«Hemos conocido el amor que Dios nos tiene y hemos creído en él» (1 Jn 4,16)
Queridos hermanos y hermanas:
La
celebración de la Cuaresma, en el marco del Año de la fe,
nos ofrece una ocasión preciosa para meditar sobre la relación entre fe y
caridad: entre creer en Dios, el Dios de Jesucristo, y el amor, que es fruto de
la acción del Espíritu Santo y nos guía por un camino de entrega a Dios y a los
demás.
1. La fe como respuesta al amor de Dios
En mi primera Encíclica expuse ya algunos
elementos para comprender el estrecho vínculo entre estas dos virtudes
teologales, la fe y la caridad. Partiendo de la afirmación fundamental del
apóstol Juan: «Hemos conocido el amor que Dios nos tiene y hemos creído en él»
(1 Jn 4,16), recordaba que «no se comienza a ser cristiano por una
decisión ética o una gran idea, sino por el encuentro con un acontecimiento,
con una Persona, que da un nuevo horizonte a la vida y, con ello, una
orientación decisiva... Y puesto que es Dios quien nos ha amado primero (cf. 1
Jn 4,10), ahora el amor ya no es sólo un “mandamiento”, sino la respuesta
al don del amor, con el cual Dios viene a nuestro encuentro» (Deus caritas
est, 1). La fe constituye la adhesión personal ―que incluye
todas nuestras facultades― a la revelación del amor gratuito y «apasionado» que
Dios tiene por nosotros y que se manifiesta plenamente en Jesucristo. El
encuentro con Dios Amor no sólo comprende el corazón, sino también el
entendimiento: «El reconocimiento del Dios vivo es una vía hacia el amor, y el
sí de nuestra voluntad a la suya abarca entendimiento, voluntad y sentimiento
en el acto único del amor. Sin embargo, éste es un proceso que siempre está en
camino: el amor nunca se da por “concluido” y completado» (ibídem, 17).
De aquí deriva para todos los cristianos y, en particular, para los «agentes de
la caridad», la necesidad de la fe, del «encuentro con Dios en Cristo que
suscite en ellos el amor y abra su espíritu al otro, de modo que, para ellos,
el amor al prójimo ya no sea un mandamiento por así decir impuesto desde fuera,
sino una consecuencia que se desprende de su fe, la cual actúa por la caridad»

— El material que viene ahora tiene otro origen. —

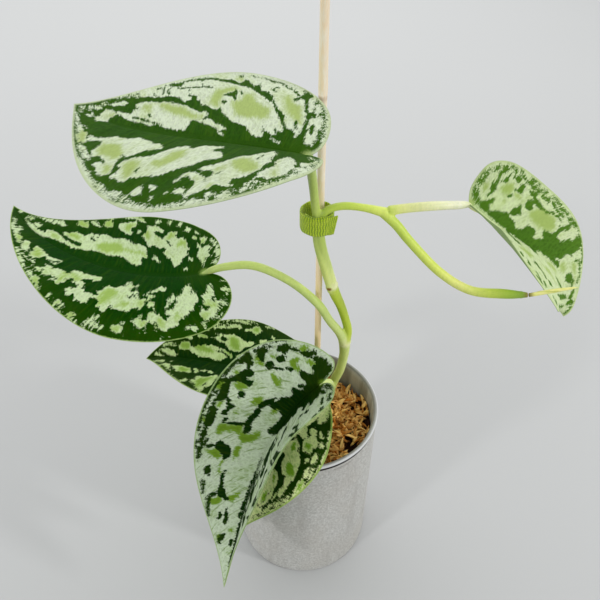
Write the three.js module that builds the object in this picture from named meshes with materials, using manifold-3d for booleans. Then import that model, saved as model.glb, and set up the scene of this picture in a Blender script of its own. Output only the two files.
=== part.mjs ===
// Satin pothos: a young trained plant with six leaves, tied to a thin bamboo stake,
// standing in dried sphagnum moss in a small straight-sided pot.
// Units are millimetres and degrees, +Z is up, and the origin is the centre of the pot's foot.

import * as THREE from 'three';
import { mergeVertices } from 'three/addons/utils/BufferGeometryUtils.js';
import Module from 'manifold-3d';

const wasm = await Module();
wasm.setup();

// ---------------------------------------------------------------- driving dimensions

const GAP = 0.3; // clearance between pieces that touch

const POT = {
  height: 113,
  radius: 39.9,
  wall: 2.2,
  floor: 4,
  footRound: 1.5,
  rimRound: 1.1, // rolled lip
  rimBand: 3.6, // height of the plain band between the two grooves
  grooveDepth: 0.5,
  sides: 56,
};

const MOSS = {
  level: 98, // mean height of its surface
  clumpHeight: 3.2,
  clumpCount: 46,
  clumpSize: 6.5,
  rings: 11,
  sides: 36,
  seed: 7,
};

const STAKE = {
  radius: 1.45,
  foot: [8, 12.4, 16],
  top: [5.1, -27, 345],
  sides: 12,
};

const TIE = {
  centre: [4.9, -17.1],
  bottom: 240.4,
  height: 7.6,
  thickness: 0.7,
  innerRadius: 5,
  startAngle: -150,
  turns: 1.25,
  tail: 4.2, // free end, straight off the coil
  tailSlant: 1.6, // how far its cut end leans back at the bottom
  stepsPerTurn: 28,
};

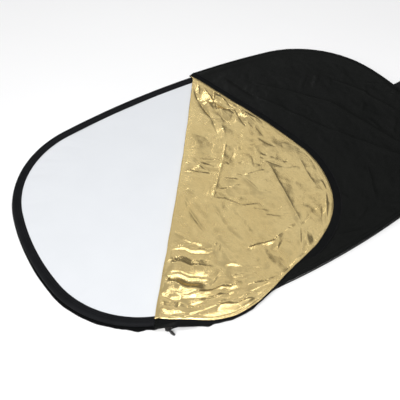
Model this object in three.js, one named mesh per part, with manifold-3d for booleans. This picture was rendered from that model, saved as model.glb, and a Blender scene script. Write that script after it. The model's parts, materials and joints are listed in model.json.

(ib., 31a). El cristiano es una persona conquistada por el amor de
Cristo y movido por este amor ―«caritas Christi urget nos» (2 Co
5,14)―, está abierto de modo profundo y concreto al amor al prójimo (cf. ib.,
33). Esta actitud nace ante todo de la conciencia de que el Señor nos ama, nos
perdona, incluso nos sirve, se inclina a lavar los pies de los apóstoles y se
entrega a sí mismo en la cruz para atraer a la humanidad al amor de Dios.
«La fe nos muestra a Dios que nos ha dado a su
Hijo y así suscita en nosotros la firme certeza de que realmente es verdad que
Dios es amor... La fe, que hace tomar conciencia del amor de Dios revelado en
el corazón traspasado de Jesús en la cruz, suscita a su vez el amor. El amor es
una luz ―en el fondo la única― que ilumina constantemente a un mundo oscuro y
nos da la fuerza para vivir y actuar» (ib., 39). Todo esto nos lleva a
comprender que la principal actitud característica de los cristianos es
precisamente «el amor fundado en la fe y plasmado por ella» (ib., 7).